* BEGIN *
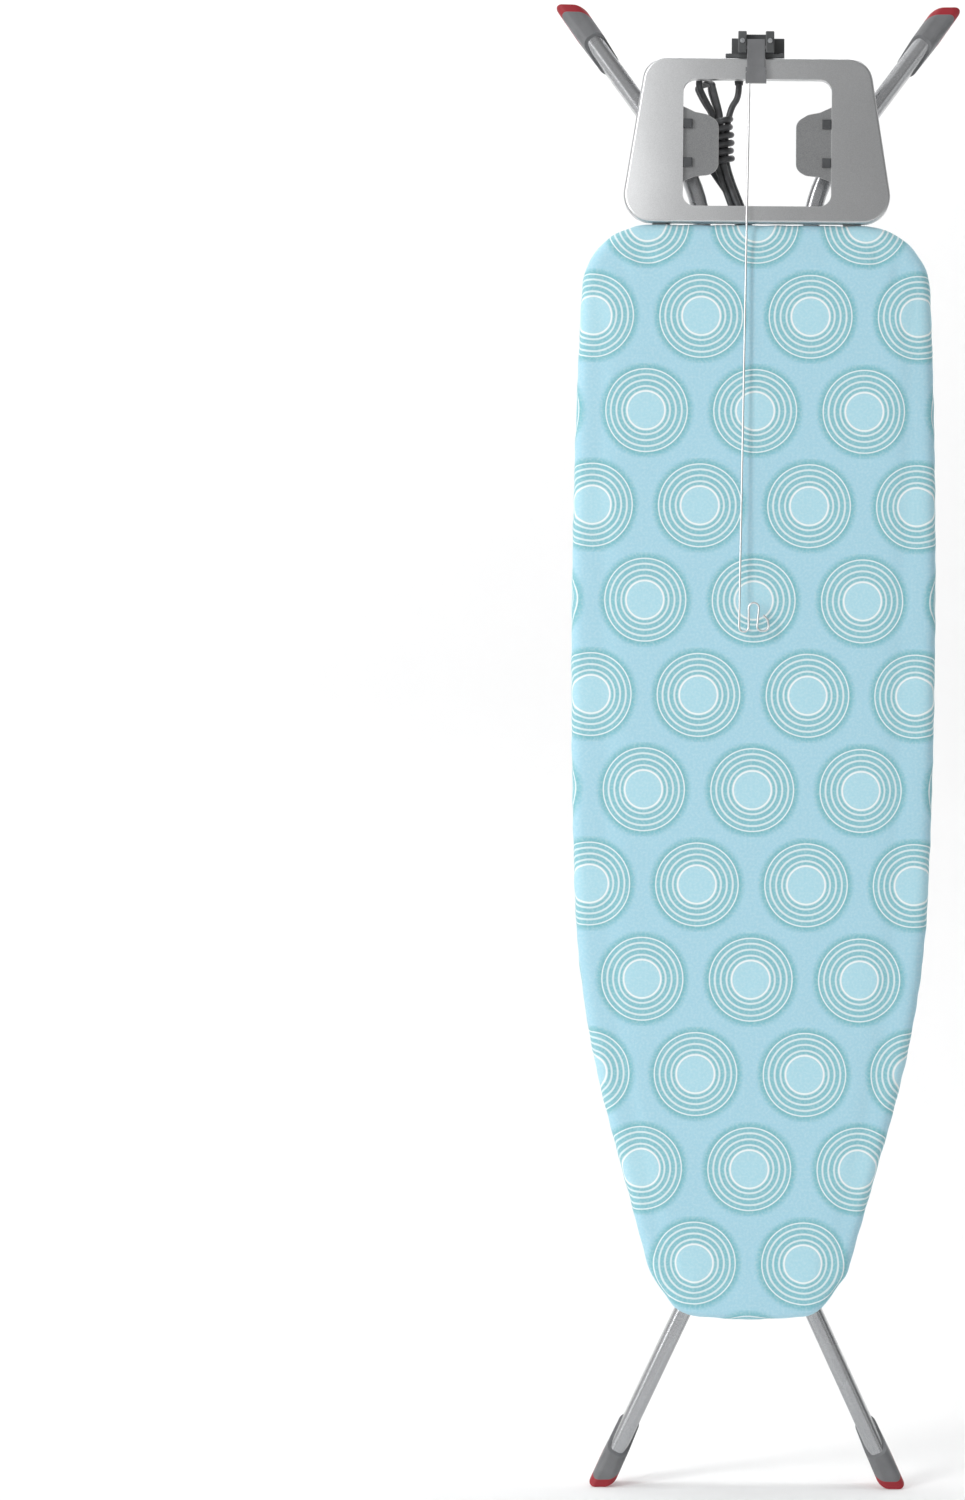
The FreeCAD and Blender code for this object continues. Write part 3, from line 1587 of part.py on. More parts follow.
# Sprung wire, hooked twice at its end to hold the iron's flex.
hook_z = size("wire_hook_z")
pivot_y = size("guide_pivot_y")
hook_y = pivot_y - 8
wire_start_z = size("guide_arm_bottom_z") + 10
hook_x = WIRE_X - 6.5
wire_points = [
    Vector(WIRE_X, pivot_y, wire_start_z),
    Vector(WIRE_X, pivot_y, wire_start_z - 18),
    Vector(hook_x, hook_y, hook_z),
    Vector(hook_x + 10.4, hook_y, hook_z),
    Vector(hook_x + 10.4, hook_y, hook_z + 31.7),
    Vector(hook_x + 22.0, hook_y, hook_z + 31.7),
    Vector(hook_x + 19.4, hook_y, hook_z + 0.5),
    Vector(hook_x + 33.0, hook_y, hook_z + 1.2),
    Vector(hook_x + 31.6, hook_y, hook_z + 13.0),
    Vector(hook_x + 26.4, hook_y, hook_z + 18.2),
]
wire_radii = [0, 60, 5.1, 5.1, 5.7, 5.3, 5.2, 5.2, 3.4, 0]
sub_part(
    wire_along("guide_wire_bar", size("wire_radius"), wire_points, wire_radii), "guide_wire"
)

# ------------------------------------------------------- mains lead

# A tapered gland under the housing, then the lead, which is wound on itself as
# a hank that hangs behind the rest. A short tail ends in the plug.
GLAND_X = -size("socket_half_width") + size("gland_inset")
GLAND_Y = size("gland_y")
gland_top = Vector(GLAND_X, GLAND_Y, size("socket_bottom_z"))
cord_radius = size("cord_radius")
gland_cone = doc.addObject("Part::Cone", "gland_cone")
gland_cone.Placement = Placement(gland_top, Rotation(Vector(1, 0, 0), 180))
bind(gland_cone, "Radius1", "cord_radius + 3")
bind(gland_cone, "Radius2", "cord_radius + 1")
bind(gland_cone, "Height", "gland_length")
gland_neck = rod(
    "gland_neck",
    "z",
    "cord_radius + 1.5",
    ("socket_bottom_z", "socket_bottom_z + socket_wall + 2"),
    (gland_x, "gland_y"),
)
sub_part(fuse("gland_solid", [gland_cone, gland_neck]), "cord_gland")


def route_report(name, points):
    """The arc radius at each inner point: 0.45 of the shorter run, tangent."""
    radii = [0.0]
    for before, here, after in zip(points, points[1:], points[2:]):
        back = before - here
        ahead = after - here
        half = back.getAngle(ahead) / 2
        radii.append(0.45 * min(back.Length, ahead.Length) * math.tan(half))
    radii.append(0.0)
    print(name, "bend radii", [round(radius, 1) for radius in radii[1:-1]])
    return radii


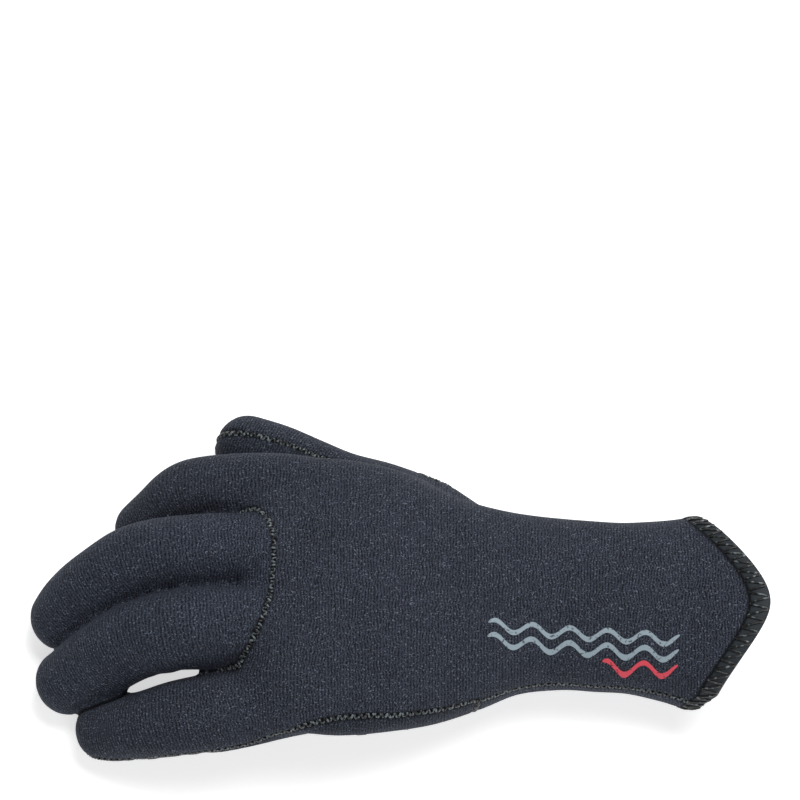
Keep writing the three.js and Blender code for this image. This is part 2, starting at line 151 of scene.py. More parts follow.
def smooth_rows(rows, count):
    """Rows spread evenly over a table, on one smooth curve through each column."""
    rows = np.array(rows, float)
    last = len(rows) - 1
    out = []
    for place in np.linspace(0, last, count):
        i = min(int(place), last - 1)
        f = place - i
        before, here = rows[max(i - 1, 0)], rows[i]
        after, beyond = rows[i + 1], rows[min(i + 2, last)]
        lean_in, lean_out = (after - before) / 2, (beyond - here) / 2
        out.append(
            (2 * f**3 - 3 * f**2 + 1) * here
            + (f**3 - 2 * f**2 + f) * lean_in
            + (3 * f**2 - 2 * f**3) * after
            + (f**3 - f**2) * lean_out
        )
    return np.array(out)


def signed_power(value, exponent):
    return np.sign(value) * np.abs(value) ** exponent


def ramp(values, start, span):
    """0 at start and 1 a span further on; a negative span runs the other way."""
    return np.clip((values - start) / span, 0, 1)


def vee_reach(rise, across):
    """How far the cuff edge is drawn out at one place: a point on the back, a dip below."""
    u = (across - VEE_MIDDLE) / VEE_HALF
    fall = np.sqrt(u * u + VEE_ROUND**2) - VEE_ROUND
    point = VEE_DEPTH * (1 - fall / (math.sqrt(1 + VEE_ROUND**2) - VEE_ROUND))
    over = np.maximum(point, 0) * np.minimum(1, rise * 4)
    return np.where(rise < 0, VEE_BACK * rise, over)


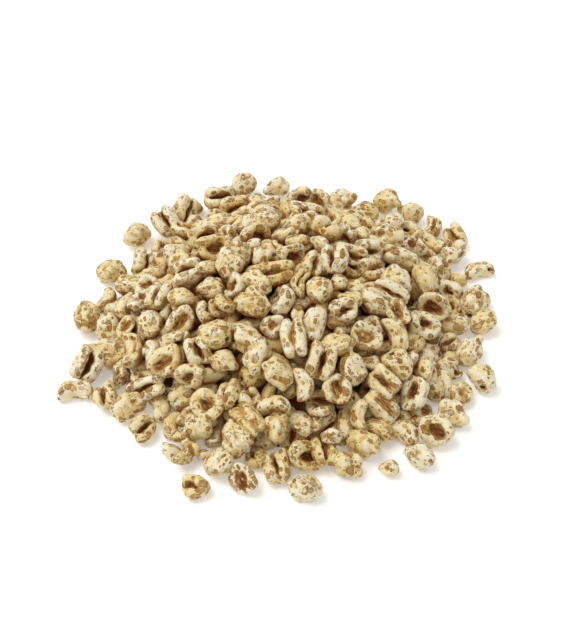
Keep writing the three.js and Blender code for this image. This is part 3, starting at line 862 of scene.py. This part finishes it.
# One kernel's points and quads where it was poured, how deep in its furrow and how hollow they are,
# and the places that its bran's pattern is taken from
def modelKernel(kernel, number):
    shape, bow, cell, shallow, full = shapes[kernel["kind"]]
    size = np.array([kernel["length"], kernel["width"], kernel["thickness"]])
    rng = np.random.default_rng(model["seed"] + number)
    field = shape(rng, *(size / 2))
    if surfaceAt(kernel["x"], kernel["y"]) - kernel["z"] > model["buriedUnder"]:
        cell = cell * model["buriedCell"]
    reach = size / 2 * model["room"][0] + model["room"][1]
    points, quads = surfaceNet(field, -reach, reach, cell)
    points = tighten(field, points, cell)
    depth = -field(*points.T)[1]
    furrow = np.clip((depth - shallow) / (full - shallow), 0, 2)
    points -= (points.max(axis=0) + points.min(axis=0)) / 2
    points *= size / (points.max(axis=0) - points.min(axis=0))
    hollow = hollowsOf(points, quads) / cell ** 2
    grain = points + rng.uniform(-500, 500, 3)
    points[:, 1] += bow * size[0] * (4 * (points[:, 0] / size[0]) ** 2 - 0.4)
    lie = (Matrix.Rotation(kernel["heading"], 3, "Z") @ Matrix.Rotation(-kernel["pitch"], 3, "Y")
           @ Matrix.Rotation(kernel["roll"], 3, "X"))
    points = points @ np.array(lie).T + (kernel["x"], kernel["y"], kernel["z"])
    lowest = points[:, 2].min()
    onTable = kernel["z"] < kernel["radii"][1] + model["onTable"]
    if onTable or lowest < 0:
        points[:, 2] -= lowest
    points[:, 2] -= max(0, points[:, 2].max() - solidBox[1][2] / mm - model["proud"])
    return points, quads, furrow, hollow, grain


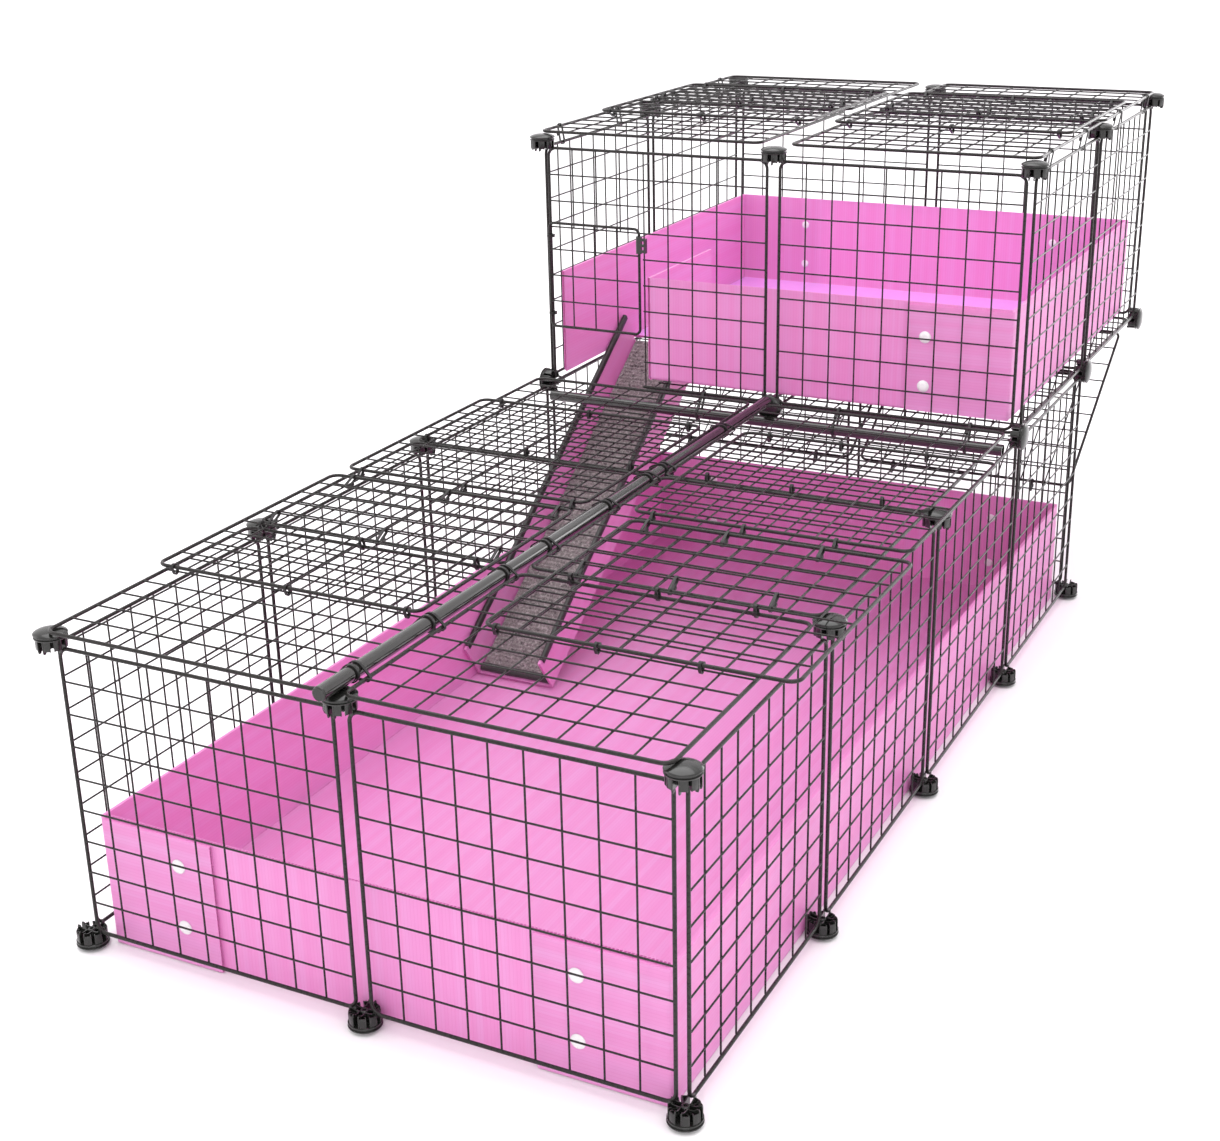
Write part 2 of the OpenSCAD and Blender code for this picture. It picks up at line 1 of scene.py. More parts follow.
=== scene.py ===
"""Two-storey pet enclosure of wire grids, push-fit connectors and pink twin-wall trays.

It stands on the floor at z = 0 with its width along X and its front towards -Y. A channel-shaped
ramp with a felt mat climbs towards +Y to the loft. The wires, tubes, ties, rivets and latch are
CAD pieces that only get a finish; trays, connectors, ramp and weld beads are built here.
"""
import json
import math

import bmesh
import bpy
import numpy as np
from mathutils import Matrix, Vector, noise


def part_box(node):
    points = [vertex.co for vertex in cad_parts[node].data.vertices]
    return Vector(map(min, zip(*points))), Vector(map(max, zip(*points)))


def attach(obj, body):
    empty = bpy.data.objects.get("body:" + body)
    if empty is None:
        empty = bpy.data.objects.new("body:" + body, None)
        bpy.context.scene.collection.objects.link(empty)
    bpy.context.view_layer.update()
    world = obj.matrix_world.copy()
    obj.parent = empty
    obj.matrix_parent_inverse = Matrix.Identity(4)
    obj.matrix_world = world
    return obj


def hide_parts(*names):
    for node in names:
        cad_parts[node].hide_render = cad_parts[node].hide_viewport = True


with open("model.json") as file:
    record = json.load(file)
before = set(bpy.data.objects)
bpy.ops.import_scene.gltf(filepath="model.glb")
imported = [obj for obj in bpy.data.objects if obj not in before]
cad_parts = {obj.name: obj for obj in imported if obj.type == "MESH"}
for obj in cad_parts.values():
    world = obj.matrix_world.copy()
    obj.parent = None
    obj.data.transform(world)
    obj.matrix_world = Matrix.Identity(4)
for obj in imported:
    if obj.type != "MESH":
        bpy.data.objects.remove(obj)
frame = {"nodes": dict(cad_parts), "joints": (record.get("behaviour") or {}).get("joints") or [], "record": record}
CAD = frame["nodes"]
JOINTS = {joint["name"]: joint for joint in frame["joints"]}

MM = 0.001

# Twin-wall sheet
THICK = 0.004          # sheet thickness
FLUTE = 0.0042         # pitch of the flutes
SAG = 0.00016          # dip of the skins between two webs
HOLLOW = 0.005         # depth of the open flute ends
WEB = 0.00045          # half a web, in the units of the sheet's across value
SKIN = 0.0006
BEND = 0.005           # outer radius of a fold
BEND_STEPS = 5
GAP = 0.0003           # gap between an end wall and a flap
FLAP = 0.150           # length of a corner flap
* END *
# [Exercise details]
Repeat exactly the lines from the one that contains "Write part 2" through the one that contains "pink twin-wall trays.", and only those.

# [Response to the task]
Write part 2 of the OpenSCAD and Blender code for this picture. It picks up at line 1 of scene.py. More parts follow.
=== scene.py ===
"""Two-storey pet enclosure of wire grids, push-fit connectors and pink twin-wall trays.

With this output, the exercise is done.